During the filming of the snowstorm sequence in which Joe Buck and Ratso Rizzo walk down Mercer Street and arrive at the Warhol party, the snow machines made so much noise (filming was in July) that sound recording was impossible. After filming was finished for the scene, "looping" was necessary. Dustin Hoffman and Jon Voight recorded their dialog and then with a hundred or so cast and crew standing silent in 10 inches of Styrofoam snow, Bernice, the Saint Bernard tied to the railing in front of the loft building where the party was being held looped her "dialog": barking furiously at Dustin Hoffman's menacing Ratso.

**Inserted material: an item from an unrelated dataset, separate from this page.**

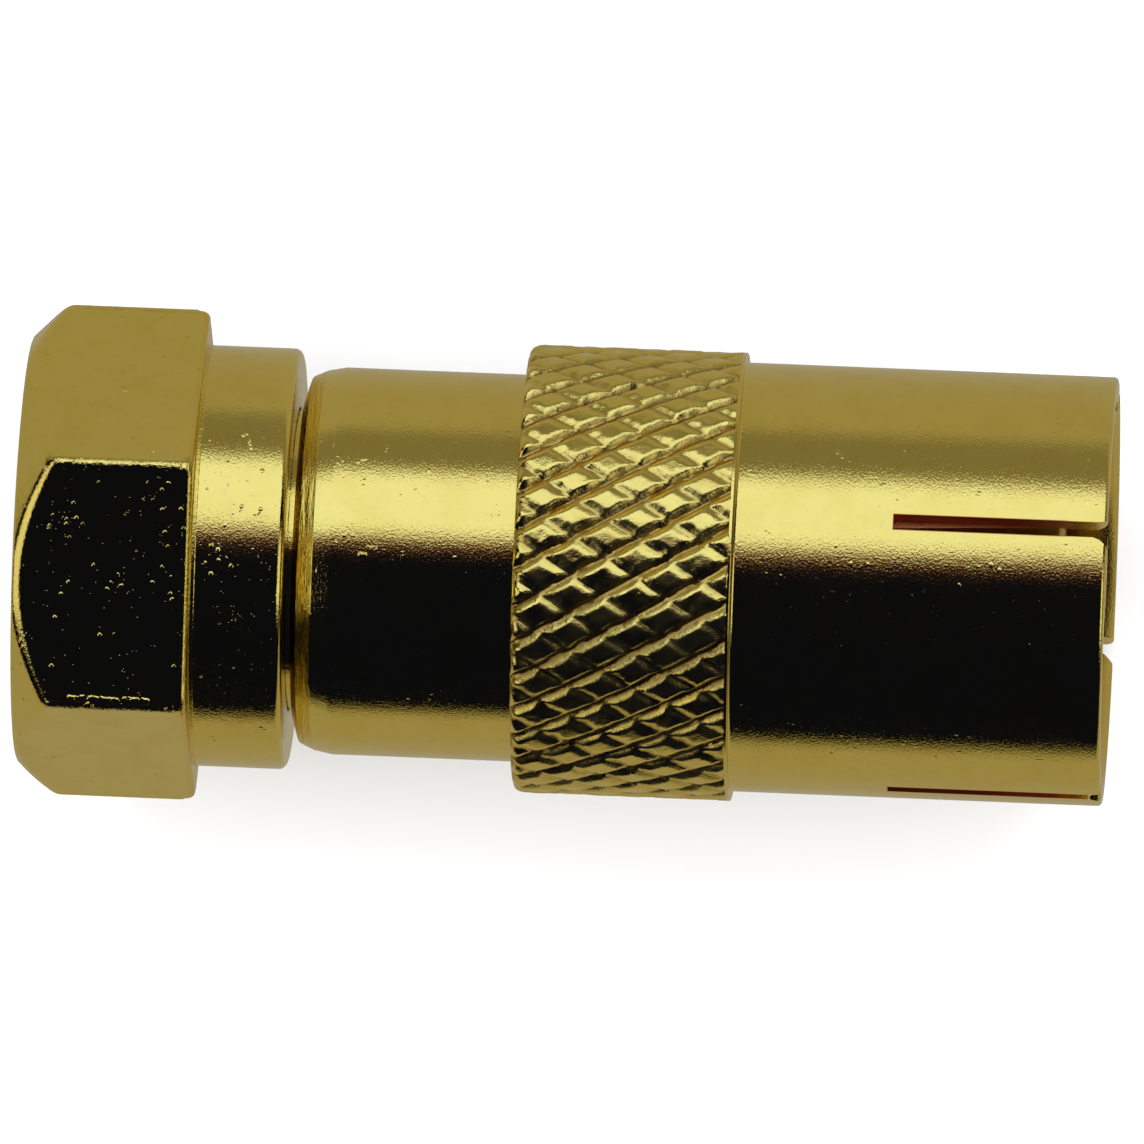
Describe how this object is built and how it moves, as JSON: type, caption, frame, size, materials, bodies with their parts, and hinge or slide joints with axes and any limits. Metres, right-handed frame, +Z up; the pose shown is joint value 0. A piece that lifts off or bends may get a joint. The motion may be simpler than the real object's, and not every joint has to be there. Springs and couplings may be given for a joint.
{
  "type": "coaxial adapter",
  "caption": "Straight coaxial adapter: threaded plug with a captive hex nut and centre pin at one end, slotted push-on socket with a centre contact at the other, knurled grip band between.",
  "frame": {"origin": "on the axis, at the plug's reference plane, which is the front face of the neck inside the nut", "axes": "+X along the axis from the plug to the socket, +Z up with one flat of the nut facing up, +Y to the left of +X"},
  "size_m": [0.0276, 0.0126, 0.0114],
  "materials": {
    "gold_plating": "gold plated, turned and lightly polished",
    "contact_gold": "gold plated, fine turned",
    "spring_bronze": "bright spring bronze, stamped",
    "white_insulator": "matte, turned"
  },
  "bodies": {
    "shell": {"front_body": "gold_plating", "rear_shell": "gold_plating", "front_insulator": "white_insulator", "rear_insulator": "white_insulator", "centre_pin": "contact_gold", "socket_contact": "contact_gold"},
    "ring": {"retaining_ring": "spring_bronze"},
    "nut": {"coupling_nut": "gold_plating"}
  },
  "joints": [
    {"name": "nut_float", "type": "slide", "parent": "shell", "child": "ring", "axis": [1, 0, 0], "range_m": [-0.0002, 0.00012]},
    {"name": "nut_spin", "type": "hinge", "parent": "ring", "child": "nut", "pos_m": [0, 0, 0], "axis": [1, 0, 0], "continuous": true}
  ]
}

In 1971, United Artists successfully reissued this film in the USA on a double bill with Women in Love.

In one particular scene, Ratso and Joe get into an argument over cowboys. Ratso states that "Cowboys are fags!" Joe's response is "John Wayne is a cowboy! Are you calling John Wayne a fag?" Coincidentally, Dustin Hoffman and Jon Voight were nominated for the Best Actor Oscar for their roles as Ratso and Joe, respectively. They lost out - to John Wayne for his role in True Grit.

One studio executive sent director John Schlesinger a memo stating, "If we could clean this up and add a few songs, it could be a great vehicle for Elvis Presley." Presley wanted to be taken seriously as an actor, and was interested in the role of Joe Buck. Presley went on instead to do Change of Habit with Mary Tyler Moore, which bombed, and became his last theatrical movie.



Teenage girl fans of The Graduate would scream when they saw Dustin Hoffman filming in the streets of New York, even though he was in his filthy costume as Rizzo.

The comic book the little girl is reading on the bus is 'Wonder Woman' #178, cover dated September/October 1968.

The film was rated "X" (no one under 17 admitted) upon its original release in 1969, but the unrestricted use of that rating by pornographic filmmakers caused the rating to quickly become associated with hardcore sex films. Because of the stigma that developed around the "X" rating in the ratings system's early years, many theaters refused to run "X" films and many newspapers would not run ads for them. The film was given a new "R" (children under 17 must be accompanied by a parent or legal guardian) rating in 1971, without having anything changed or removed. It remains the only X-Rated film ever to win the Oscar for Best Picture, be shown on network TV (although the R reclassification had taken place by then), or be screened by a sitting U.S. President, Richard Nixon.

This film contains the first recorded use of the word "scuzzy", as a description of Ratso Rizzo. At its root, "scuzzy" is apparently a combination of "scummy" and "fuzzy".